Little did I know, though, that I would find myself in the midst of the debate that is, frankly, somewhat ahistorical. To put it succintly, to this day there is bickering among historians regarding the degree of political skill and involvement on the part of Edward VI. He ascended the throne when he was 9, and died at the age of 15. It is difficult for our contemporary’s mind to ascertain a degree of intellect to this age, let alone any veritable raison d’etat.
Taken in the context of studies, this is a reverse of the situation when we explain things in the narrative by the almighty Author’s intent or life. Edward VI has long been hailed “the boy-king”, so in this scenario things are explained by the influence of his tutors and uncles. The paradox is that, as with the Author, if he or she is long dead, there is no way whatsoever to “know” anything exactly about the text, be it the meaning or composition. To state that whatever Edward wrote was influenced by his uncles means to be oblivious to the fact that people of all ages can be influenced by someone. Historical studies are influenced by other studies, as a matter of fact. But there is little doubt that Edward’s manuscripts were written with his own hand, and there must be the point when this begins to matter more than his age.
What an historian must also understand is that, although a boy, Edward VI was no ordinary kid, and not only because he was the only son of a father who had seven wives of which two were beheaded. He was an heir to the throne and a king in the making, and, comparing him to other young or less capable royal heirs, Edward VI’s life at court was rather fortunate. To understand how much worse it could be, we only need to consider the fate of Edward V in 1483.
And once again, Nietzsche’s phrase comes to mind: “Lack of historical sense is the family failure of all philosophers” because they “had the common failing of starting out from man as he is now”. Looks like, as far as Edward VI studies are concerned, the lack of historical sense happened to be the family failure of historians themselves. It will never cease to amaze me how many academics were oblivious to this, as they were trying to wriggle past Edward’s works, and indeed Edward himself, because they didn’t see the forest for the trees – or the king for the boy. And so they turned a blind eye to the fact that this royal youngster was miles better versed in languages and history than the Royal Highnesses of today.
It’s not all that bad, of course: there is a posthumously published study by Jennifer Loach; a mammoth book on Edward’s involvement in the Reformation by Diarmaid MacCulloch; a provocative study by Stephen Alford that was laughed off by one established scholar. Thankfully, Prof John Guy did Alford’s study the justice:
It is bold, even radical, in its determination not to be distracted by conventional narratives of politics, and it explains extremely well how previous narratives have been constructed and why they don’t work. At the same time the book is sensitive to its competitors, and is skilfully positioned in the space between Diarmaid MacCulloch’s Tudor Church Militant and Jennifer Loach’s Edward VI (quoted from Copac).
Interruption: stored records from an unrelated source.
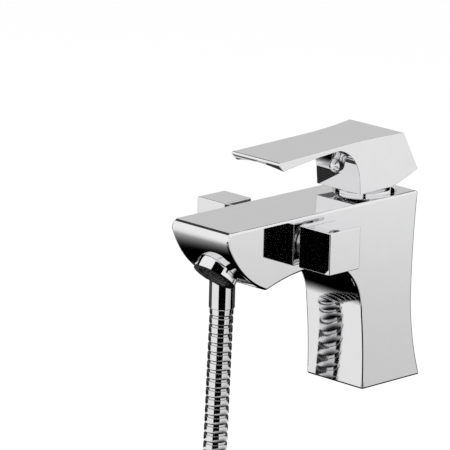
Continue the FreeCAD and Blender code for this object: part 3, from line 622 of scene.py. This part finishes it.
def hose_route():
    """The hose's line, from the sleeve through the coil to the lower fitting."""
    points = [(x, DROP_Y, z) for x, z in ((DROP_X, DROP_TOP), LEAN_MID, LEAN_LOW)]
    step = COIL_SWEEP / COIL_POINTS
    corner = COIL_RADIUS / math.cos(math.radians(step / 2))
    for place in range(COIL_POINTS):
        swept = step * (place + 0.5)
        angle = math.radians(COIL_START + swept)
        points.append(
            (
                COIL_CENTRE[0] + corner * math.cos(angle),
                DROP_Y - COIL_STEP * swept / 360,
                COIL_CENTRE[1] + corner * math.sin(angle),
            )
        )
    points.append((HOSE_END[0], HOSE_END[1], COIL_CENTRE[1]))
    points.append(HOSE_END)
    return points


def route_curve(points):
    """A smooth open curve with these points as its control points."""
    curve = bpy.data.curves.new("hose_route", "CURVE")
    curve.dimensions = "3D"
    curve.resolution_u = 32
    spline = curve.splines.new("NURBS")
    spline.points.add(len(points) - 1)
    for point, place in zip(spline.points, points):
        point.co = (*place, 1.0)
    spline.order_u = 3
    spline.use_endpoint_u = True
    return placed("hose_route", curve)


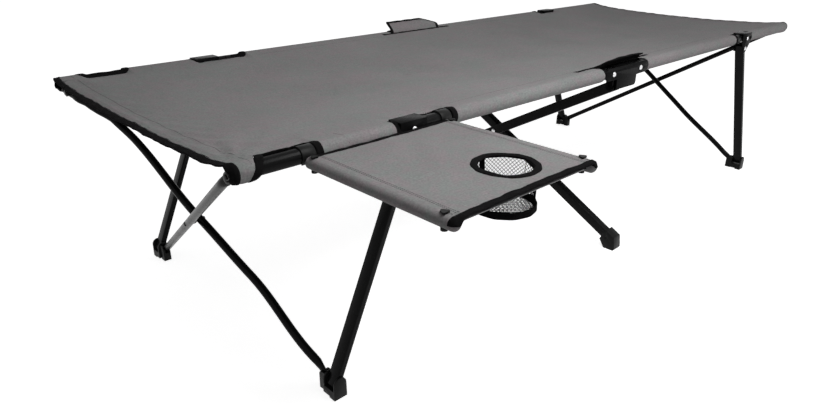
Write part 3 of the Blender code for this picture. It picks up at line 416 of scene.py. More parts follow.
class Bench:
    """Operators on one piece at a time."""

    @staticmethod
    def deselect() -> None:
        """Leaves nothing selected."""
        if bpy.context.mode != "OBJECT":
            bpy.ops.object.mode_set(mode="OBJECT")
        bpy.ops.object.select_all(action="DESELECT")

    @staticmethod
    def take(*pieces: bpy.types.Object) -> None:
        """Selects pieces only, with the first one active."""
        Bench.deselect()
        for piece in pieces:
            piece.select_set(True)
        bpy.context.view_layer.objects.active = pieces[0]

    @staticmethod
    def named(name: str) -> bpy.types.Object:
        """Names the active object and its data."""
        piece = bpy.context.active_object
        piece.name = name
        piece.data.name = name
        return piece

    @staticmethod
    @contextmanager
    def shaping(piece: bpy.types.Object) -> Iterator[None]:
        """Edit mode on one piece, with what is selected in it."""
        Bench.take(piece)
        bpy.ops.object.mode_set(mode="EDIT")
        yield
        bpy.ops.object.mode_set(mode="OBJECT")

    @staticmethod
    @contextmanager
    def editing(piece: bpy.types.Object) -> Iterator[None]:
        """Edit mode on the whole of one piece."""
        with Bench.shaping(piece):
            bpy.ops.mesh.select_all(action="SELECT")
            yield

    @staticmethod
    def choose(piece: bpy.types.Object, kind: str, chosen: Sequence[bool]) -> None:
        """Selects faces or edges.

        Args:
            piece: The piece, left in object mode.
            kind: FACE or EDGE.
            chosen: For each face or edge, whether it is selected.
        """
        with Bench.shaping(piece):
            bpy.ops.mesh.select_mode(type=kind)
            bpy.ops.mesh.select_all(action="DESELECT")
        parts = piece.data.polygons if kind == "FACE" else piece.data.edges
        for part, wanted in zip(parts, chosen):
            part.select = bool(wanted)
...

However, the attitude seems to continue following the statement from an official review at Library Journal: “The subject, however, is not one of universal interest, recommending this book for academic libraries with collections in the area of English history and the Reformation” (about MacCulloch’s book – JD).
Of course, there’s more to Tudor Studies than Edward VI – likewise, there’s more than Elizabeth or Reformation to Tudor Studies. But somehow mid-Tudor scholars have to keep reminding their colleagues that without Edward and Mary the English Quinquecento would perhaps be too grand – and too dull. And so, not unlike their subject, those who study Edward’s reign are sandwiched between their genuine interest in the topic and the duty of explaining why they are fascinated by something that is not of “universal interest”.